02 Dec, 2004 09:04 AM
In 1906, Charlie Dunstan found "Queen of the Earth", also known as "Dunstan's Stone", at the Angledool Diggings. She weighed-in at about 6oz. or nearly 900 carats, and one account says 1100 caret. Whichever, she was the largest nobby to date - alive with colour - "truly a marvellous gem; too beautiful for words!"

Leechman (1961) reports that the "Queen" was valued in the 1930s at a quarter of a million US dollars in her natural state, and that Dunstan had gotten but £100 for her from an unknown buyer. Idriess (1940) confirms the former.

Another story is that Charlie took the "Queen" to Angledool town to show her off. In his carefree mood, he drank too much, fell off his perch, and when he awoke, the "Queen" was gone.

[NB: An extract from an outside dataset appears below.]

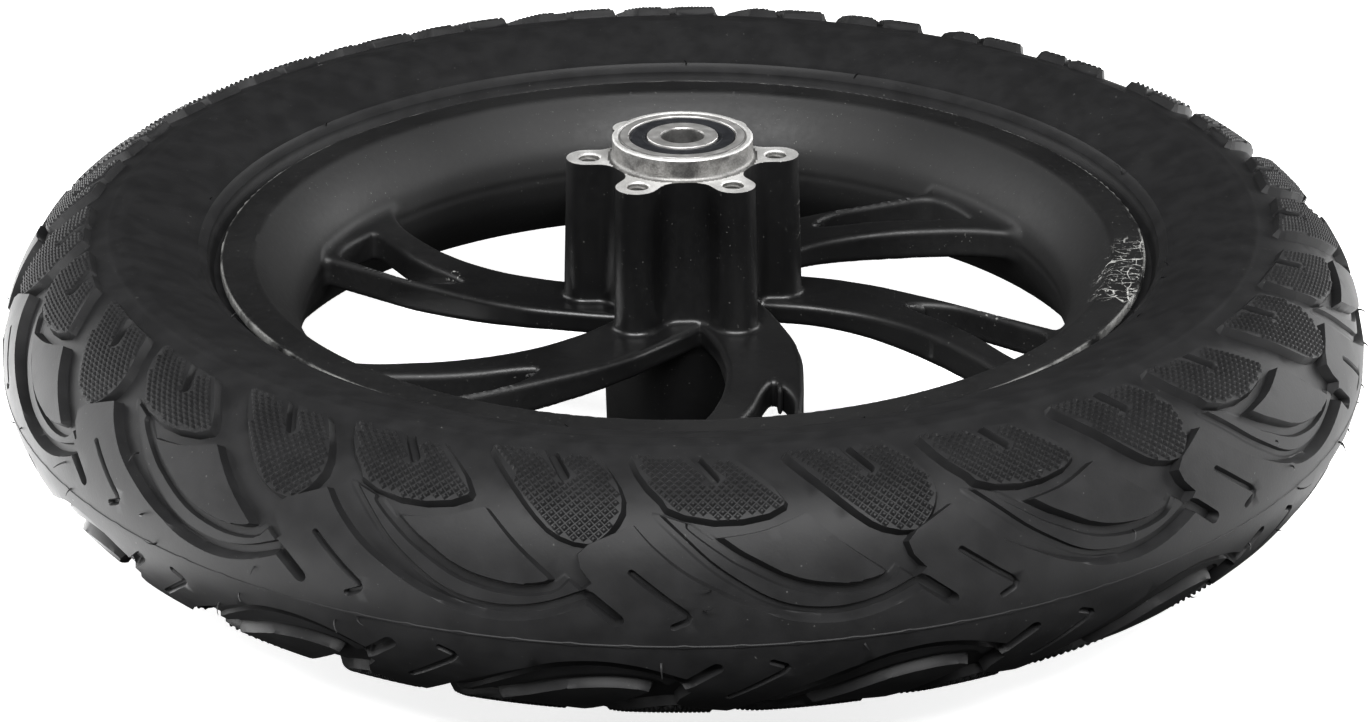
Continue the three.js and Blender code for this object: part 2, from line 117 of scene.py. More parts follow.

The story goes, when she resurfaced, she had been sold for a mere £100, then resold to J.D. Rockefeller for £75,000, who donated her in the 1940s to his prestigious family collection.

By then, poor Charlie was long gone. He is the first recorded suicide on the Lightning Ridge Opal Fields. He shot himself down his mine in 1910. Some say, he died in the horrors.

Today, the feelers are out to locate "Queen of the Earth". The Gemological Institute of America is inactively researching any and all opals that fit the description and approximate date.